As the biggest problem for the farmers in providing housing is a money issue, the goal becomes finding ways to use the money available in productive and creative ways. By implementing earth architecture practices, farmers can offer both adequate and inexpensive housing options to the farm workers. Often renewable materials, such as soil and clay, and recycled materials are free or inexpensive. As constructing with earth materials results in thick thermal walls, the cost of climate control is severely reduced, or even eliminated. After material costs, the next most expensive aspect of construction is labor. By teaching the migrant farm workers the earth building techniques, they can act as the labor force, and build their housing collectively. In doing so, not only do the farmers save money, but the migrants receive adequate on-site housing, and thus also save money in both commuting and expensive housing option costs.

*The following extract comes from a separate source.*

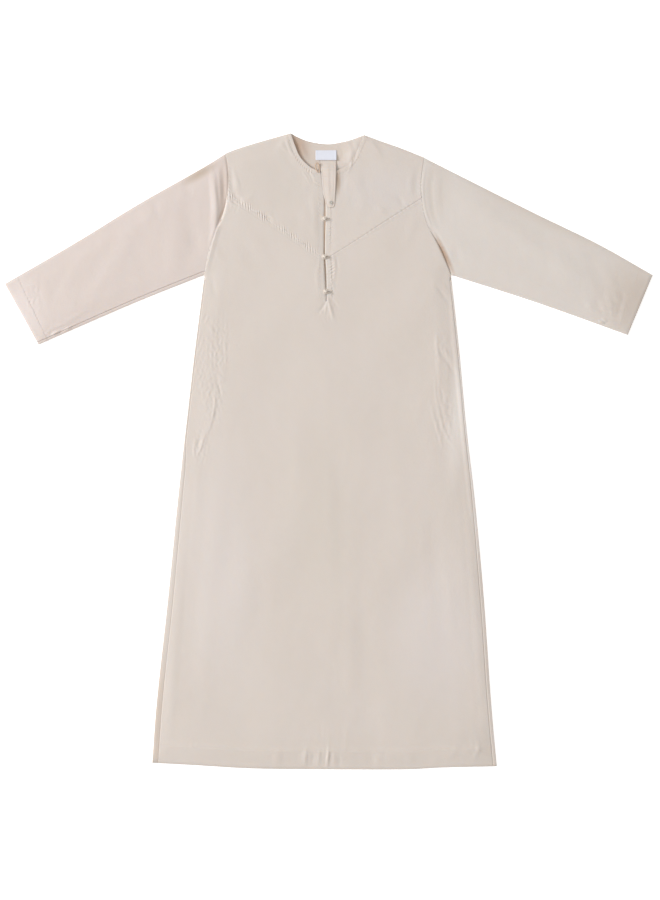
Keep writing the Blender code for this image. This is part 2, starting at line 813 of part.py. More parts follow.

Architecture is a cultural gage of human prosperity. It is perhaps the most public display of both the wealth and social status of a people. The standard of housing in which the migrant farm workers are subjected to, whether it is provided or not, is telling about their place and value in society. In taking away their means for basic survival through substandard housing, the migrant farm workers appear culturally subhuman. Through providing culturally sensitive housing, which allows the farm workers to carry on normal daily activities, they are able to provide a service under fair conditions. By reviving and modernizing the pioneers’ traditions of earth architecture and communal building, migrant farm workers can learn how to build adequate housing for themselves, resulting in a better quality of life and a higher sense of self worth among their communities.